Forex trading headlines from the European morning session 17 April
News:
- French fin min Sapin says strong euro is bad for growth and jobs
- Putin says claims that Russian forces are present in east Ukraine are “rubbish”
- Putin says he very much hopes he will not have to use his right to engage military force in east Ukraine
- Japan’s Kuroda says BOJ will continue with monetary easing
- Putin says a military-political alliance with China is not on the agenda
- GBP trade-weighted index at the highest since Nov 2008
- Kuroda to avoid more easing says ex-BOJ official Sekido
- Japanese government cuts economic view
- Japan’s Nishimura says economy remains on firm footing after sales tax hike
- BOJ regional quarterly report keeps 8 out of 9 regions assessment unchanged
- PBOC looking to relax rules for foreign central banks in interbank bond market
- Guest Trader:Trading with one eye on the long weekend
Data:
- German producer prices March m/m -0.3 % vs 0.0% exp
- Japanese consumer confidence March 37.5 vs 38.3 prev
- Greek Feb current account deficit widens to -0.71bn from 0.30bn
- Nikkei closes flat at 14,417.53
- Shanghai Composite Index closes down 0.3% at 2098.88
A session that had ” holiday trading” stamped all over it but not one without opportunity again.
GBPUSD led the way with another move higher but failing ahead of the next round of offers at 1.6850 and we’ve seen it drift back to 1.6805.

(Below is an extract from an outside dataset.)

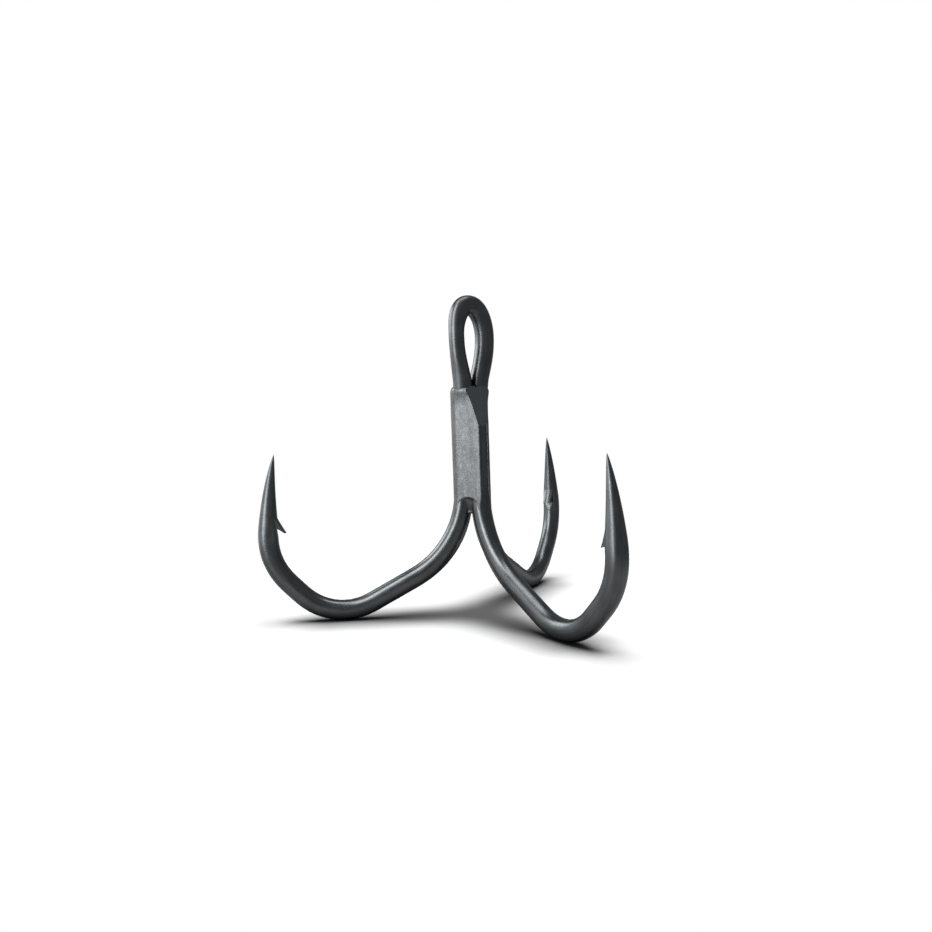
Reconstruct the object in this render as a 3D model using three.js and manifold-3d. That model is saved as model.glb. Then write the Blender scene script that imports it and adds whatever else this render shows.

With bids on EURGBP we saw EURUSD use this cable rally to leap frog over on a move higher of its own and we’ve taken out good offers at 1.3850 triggering stops to 1.3864 dragging EURGBP back up to 0.8244 from 0.8220.
USDJPY had a dip below 102.00 on a Nikkei fading into the close but the euro rally has given it some legs again with EURJPY up to 141.54 after holding 141.00 support. USDJPY has ground its way higher to 102.13
USDCAD has chewed its way higher again to 1.1018 from 1.0997 but offers noted nearby, while AUDUSD and NZDUSD have both found themselves somewhat on the back foot but going nowhere fast.
US weekly jobless claims the next data risk coming up but with many traders already on holiday we should expect some scrappy conditions.